Given material >>
________

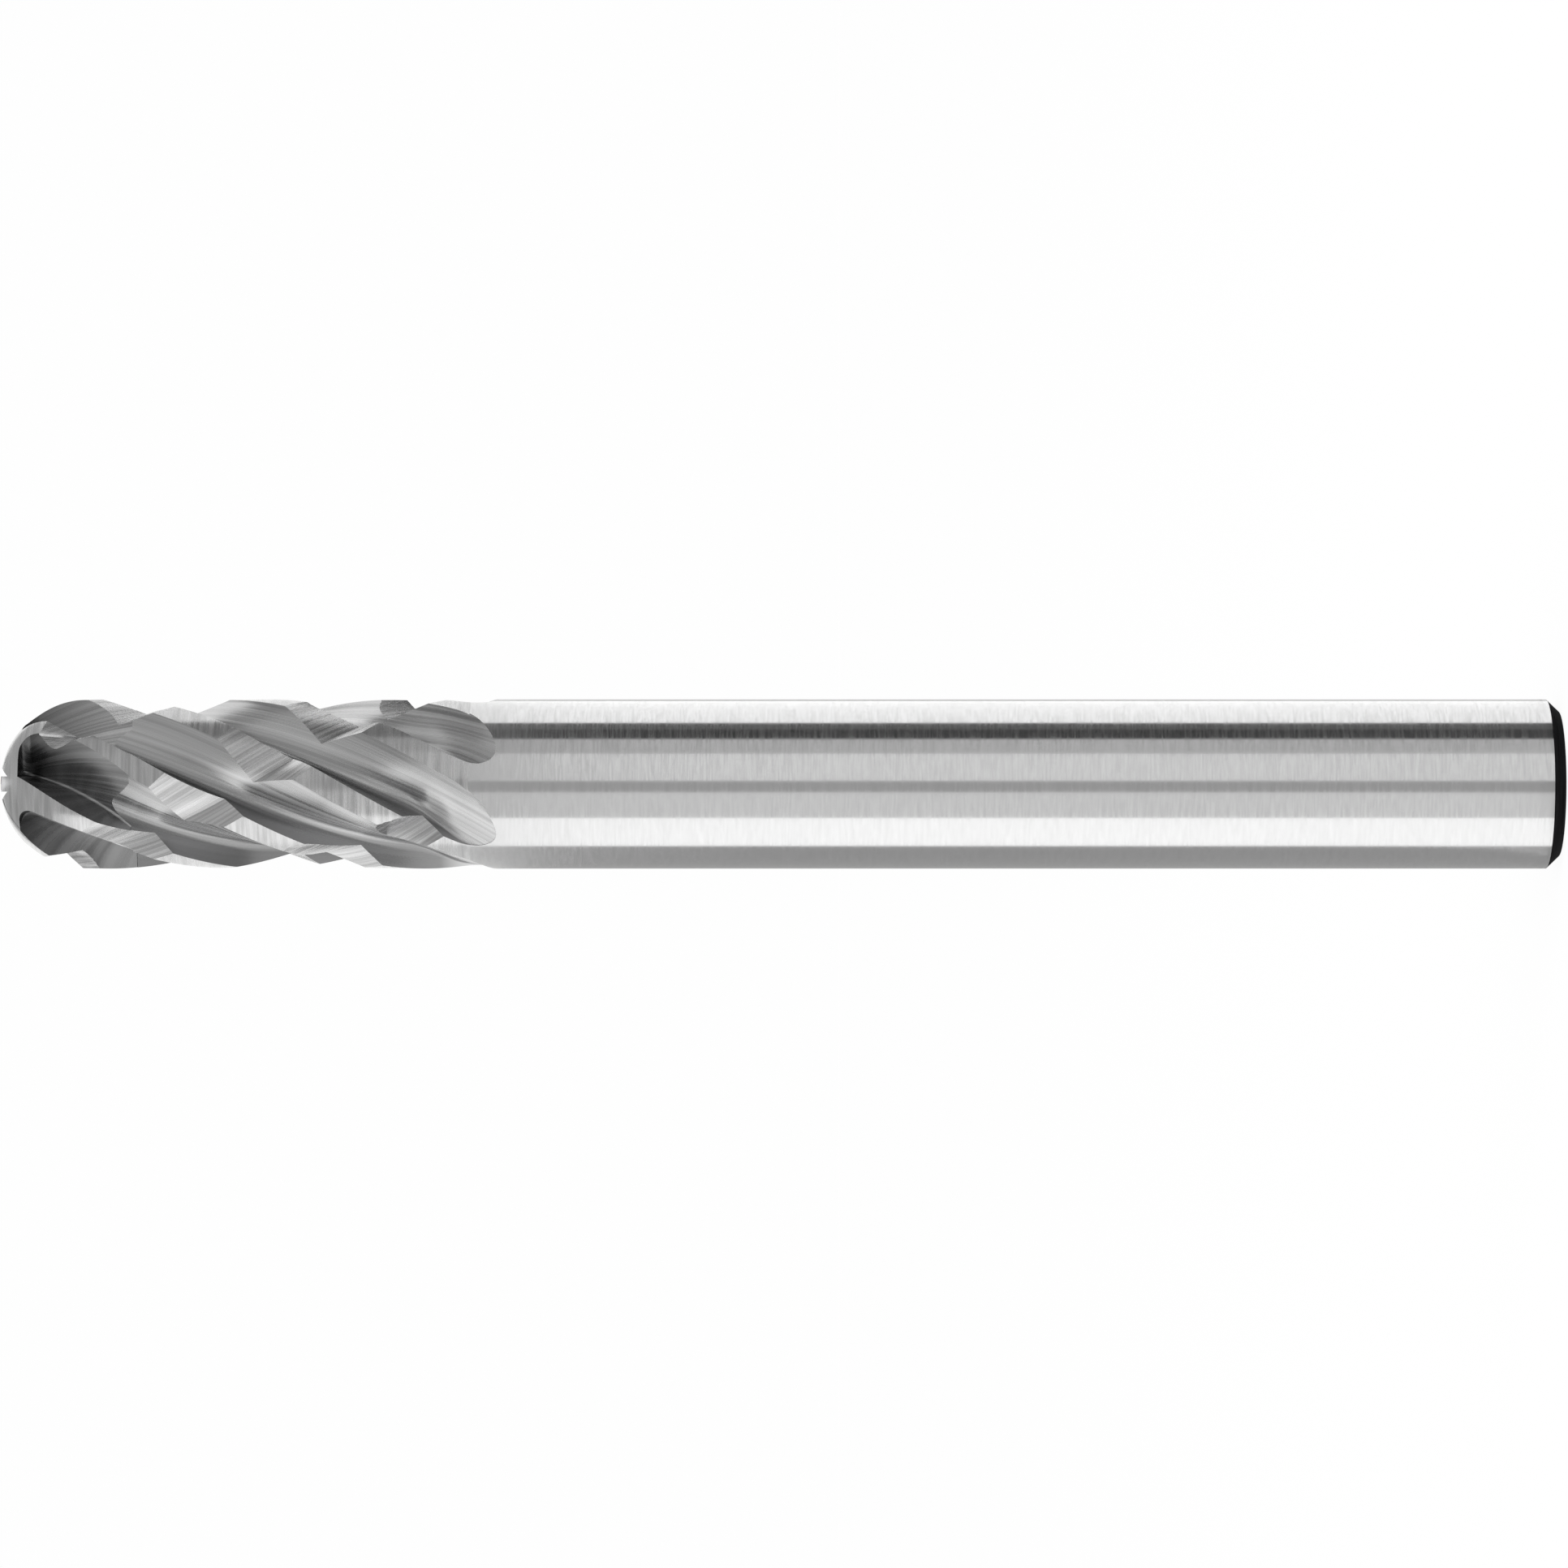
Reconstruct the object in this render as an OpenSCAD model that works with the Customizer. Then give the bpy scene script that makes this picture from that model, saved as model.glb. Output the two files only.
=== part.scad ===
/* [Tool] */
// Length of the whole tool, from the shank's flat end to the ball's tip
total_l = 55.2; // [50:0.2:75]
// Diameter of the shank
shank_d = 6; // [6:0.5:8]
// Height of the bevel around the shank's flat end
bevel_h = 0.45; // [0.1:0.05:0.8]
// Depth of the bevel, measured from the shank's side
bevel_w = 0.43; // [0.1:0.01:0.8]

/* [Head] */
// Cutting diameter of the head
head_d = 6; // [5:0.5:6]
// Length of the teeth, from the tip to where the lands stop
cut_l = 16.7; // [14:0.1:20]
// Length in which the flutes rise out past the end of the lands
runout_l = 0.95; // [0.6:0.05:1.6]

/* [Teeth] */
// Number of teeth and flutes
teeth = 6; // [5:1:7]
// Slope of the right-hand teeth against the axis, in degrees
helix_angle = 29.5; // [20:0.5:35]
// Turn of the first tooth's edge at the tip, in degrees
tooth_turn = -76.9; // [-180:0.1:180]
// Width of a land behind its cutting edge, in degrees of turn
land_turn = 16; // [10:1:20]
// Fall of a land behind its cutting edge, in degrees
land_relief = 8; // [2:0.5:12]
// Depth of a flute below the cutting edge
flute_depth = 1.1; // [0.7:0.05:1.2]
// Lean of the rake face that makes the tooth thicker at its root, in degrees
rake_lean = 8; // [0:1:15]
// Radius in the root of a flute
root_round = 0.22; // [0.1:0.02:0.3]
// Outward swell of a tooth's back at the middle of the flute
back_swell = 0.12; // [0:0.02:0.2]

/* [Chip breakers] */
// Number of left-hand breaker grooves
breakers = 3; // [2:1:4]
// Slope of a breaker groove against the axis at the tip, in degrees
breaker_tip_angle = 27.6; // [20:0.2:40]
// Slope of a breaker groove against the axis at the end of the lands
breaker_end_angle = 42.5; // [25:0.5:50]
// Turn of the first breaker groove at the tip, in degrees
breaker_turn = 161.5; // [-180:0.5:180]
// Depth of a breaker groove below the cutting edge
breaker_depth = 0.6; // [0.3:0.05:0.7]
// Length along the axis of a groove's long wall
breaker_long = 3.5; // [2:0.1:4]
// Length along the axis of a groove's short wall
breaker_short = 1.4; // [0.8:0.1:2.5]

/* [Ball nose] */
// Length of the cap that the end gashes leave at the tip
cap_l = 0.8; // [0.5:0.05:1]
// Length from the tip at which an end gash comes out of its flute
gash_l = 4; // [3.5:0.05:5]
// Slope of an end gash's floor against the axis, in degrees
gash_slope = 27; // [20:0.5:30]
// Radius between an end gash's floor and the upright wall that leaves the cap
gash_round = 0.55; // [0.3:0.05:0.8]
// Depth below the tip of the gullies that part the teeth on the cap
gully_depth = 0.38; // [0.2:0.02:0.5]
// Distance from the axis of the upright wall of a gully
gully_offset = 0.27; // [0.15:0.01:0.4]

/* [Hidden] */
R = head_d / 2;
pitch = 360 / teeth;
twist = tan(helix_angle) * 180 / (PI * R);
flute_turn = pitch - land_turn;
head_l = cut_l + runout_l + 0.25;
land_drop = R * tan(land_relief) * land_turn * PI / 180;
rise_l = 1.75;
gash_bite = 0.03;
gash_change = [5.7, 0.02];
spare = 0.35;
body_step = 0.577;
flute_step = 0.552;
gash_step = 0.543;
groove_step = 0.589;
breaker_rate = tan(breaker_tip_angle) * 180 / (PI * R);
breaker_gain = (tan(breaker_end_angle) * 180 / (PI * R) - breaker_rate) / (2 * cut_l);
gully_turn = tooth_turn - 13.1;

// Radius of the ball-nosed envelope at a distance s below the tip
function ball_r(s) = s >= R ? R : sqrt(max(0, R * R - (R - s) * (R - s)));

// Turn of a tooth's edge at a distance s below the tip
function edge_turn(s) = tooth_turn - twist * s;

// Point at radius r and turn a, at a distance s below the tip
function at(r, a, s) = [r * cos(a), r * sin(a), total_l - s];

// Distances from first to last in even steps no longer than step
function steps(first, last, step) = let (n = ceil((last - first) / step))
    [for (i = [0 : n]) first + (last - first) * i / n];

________

Task directions >> Write the whole listing out again. Keep every line exactly as it is.

Full output >>
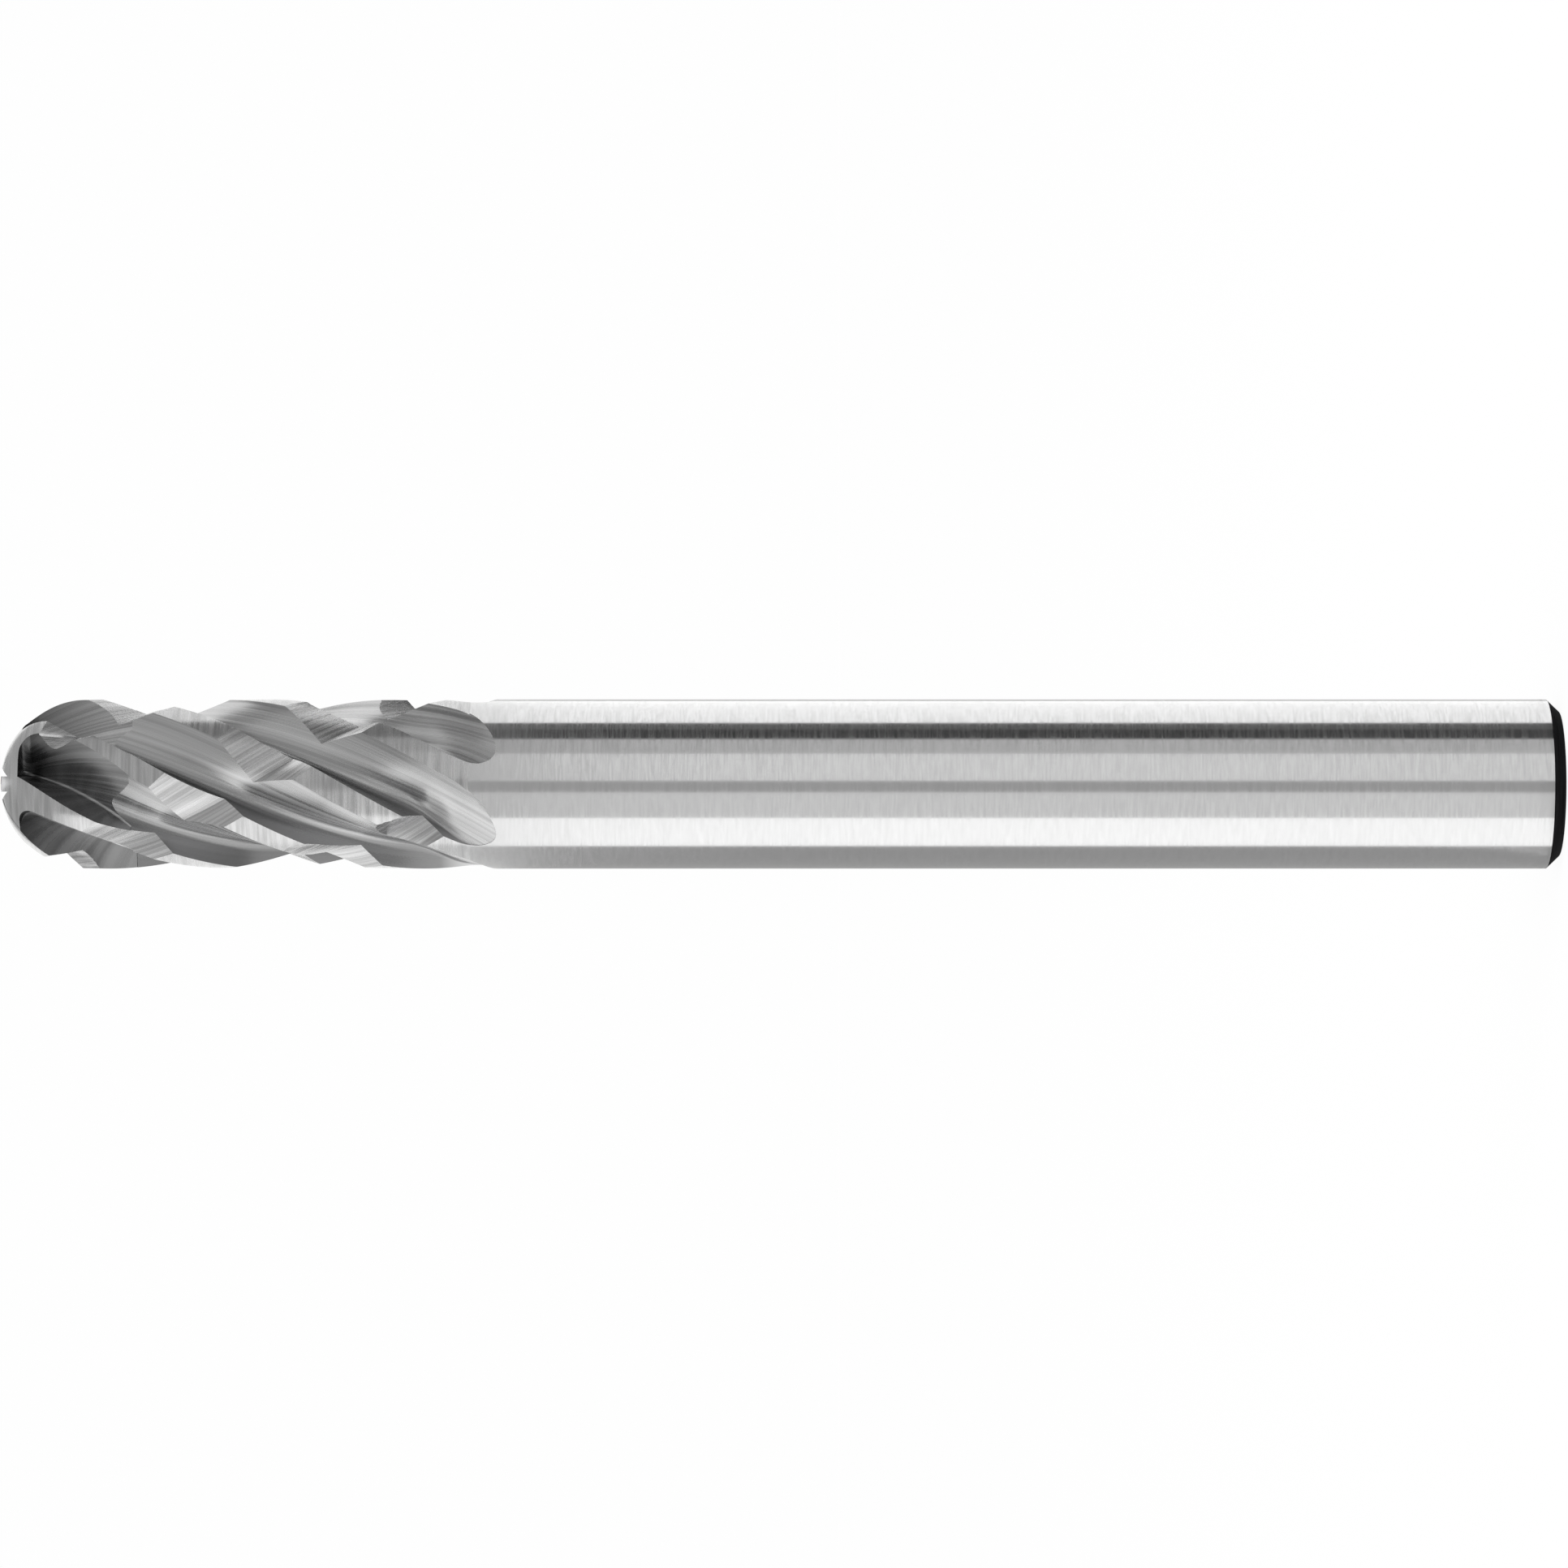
Reconstruct the object in this render as an OpenSCAD model that works with the Customizer. Then give the bpy scene script that makes this picture from that model, saved as model.glb. Output the two files only.
=== part.scad ===
/* [Tool] */
// Length of the whole tool, from the shank's flat end to the ball's tip
total_l = 55.2; // [50:0.2:75]
// Diameter of the shank
shank_d = 6; // [6:0.5:8]
// Height of the bevel around the shank's flat end
bevel_h = 0.45; // [0.1:0.05:0.8]
// Depth of the bevel, measured from the shank's side
bevel_w = 0.43; // [0.1:0.01:0.8]

/* [Head] */
// Cutting diameter of the head
head_d = 6; // [5:0.5:6]
// Length of the teeth, from the tip to where the lands stop
cut_l = 16.7; // [14:0.1:20]
// Length in which the flutes rise out past the end of the lands
runout_l = 0.95; // [0.6:0.05:1.6]

/* [Teeth] */
// Number of teeth and flutes
teeth = 6; // [5:1:7]
// Slope of the right-hand teeth against the axis, in degrees
helix_angle = 29.5; // [20:0.5:35]
// Turn of the first tooth's edge at the tip, in degrees
tooth_turn = -76.9; // [-180:0.1:180]
// Width of a land behind its cutting edge, in degrees of turn
land_turn = 16; // [10:1:20]
// Fall of a land behind its cutting edge, in degrees
land_relief = 8; // [2:0.5:12]
// Depth of a flute below the cutting edge
flute_depth = 1.1; // [0.7:0.05:1.2]
// Lean of the rake face that makes the tooth thicker at its root, in degrees
rake_lean = 8; // [0:1:15]
// Radius in the root of a flute
root_round = 0.22; // [0.1:0.02:0.3]
// Outward swell of a tooth's back at the middle of the flute
back_swell = 0.12; // [0:0.02:0.2]

/* [Chip breakers] */
// Number of left-hand breaker grooves
breakers = 3; // [2:1:4]
// Slope of a breaker groove against the axis at the tip, in degrees
breaker_tip_angle = 27.6; // [20:0.2:40]
// Slope of a breaker groove against the axis at the end of the lands
breaker_end_angle = 42.5; // [25:0.5:50]
// Turn of the first breaker groove at the tip, in degrees
breaker_turn = 161.5; // [-180:0.5:180]
// Depth of a breaker groove below the cutting edge
breaker_depth = 0.6; // [0.3:0.05:0.7]
// Length along the axis of a groove's long wall
breaker_long = 3.5; // [2:0.1:4]
// Length along the axis of a groove's short wall
breaker_short = 1.4; // [0.8:0.1:2.5]

/* [Ball nose] */
// Length of the cap that the end gashes leave at the tip
cap_l = 0.8; // [0.5:0.05:1]
// Length from the tip at which an end gash comes out of its flute
gash_l = 4; // [3.5:0.05:5]
// Slope of an end gash's floor against the axis, in degrees
gash_slope = 27; // [20:0.5:30]
// Radius between an end gash's floor and the upright wall that leaves the cap
gash_round = 0.55; // [0.3:0.05:0.8]
// Depth below the tip of the gullies that part the teeth on the cap
gully_depth = 0.38; // [0.2:0.02:0.5]
// Distance from the axis of the upright wall of a gully
gully_offset = 0.27; // [0.15:0.01:0.4]

/* [Hidden] */
R = head_d / 2;
pitch = 360 / teeth;
twist = tan(helix_angle) * 180 / (PI * R);
flute_turn = pitch - land_turn;
head_l = cut_l + runout_l + 0.25;
land_drop = R * tan(land_relief) * land_turn * PI / 180;
rise_l = 1.75;
gash_bite = 0.03;
gash_change = [5.7, 0.02];
spare = 0.35;
body_step = 0.577;
flute_step = 0.552;
gash_step = 0.543;
groove_step = 0.589;
breaker_rate = tan(breaker_tip_angle) * 180 / (PI * R);
breaker_gain = (tan(breaker_end_angle) * 180 / (PI * R) - breaker_rate) / (2 * cut_l);
gully_turn = tooth_turn - 13.1;

// Radius of the ball-nosed envelope at a distance s below the tip
function ball_r(s) = s >= R ? R : sqrt(max(0, R * R - (R - s) * (R - s)));

// Turn of a tooth's edge at a distance s below the tip
function edge_turn(s) = tooth_turn - twist * s;

// Point at radius r and turn a, at a distance s below the tip
function at(r, a, s) = [r * cos(a), r * sin(a), total_l - s];

// Distances from first to last in even steps no longer than step
function steps(first, last, step) = let (n = ceil((last - first) / step))
    [for (i = [0 : n]) first + (last - first) * i / n];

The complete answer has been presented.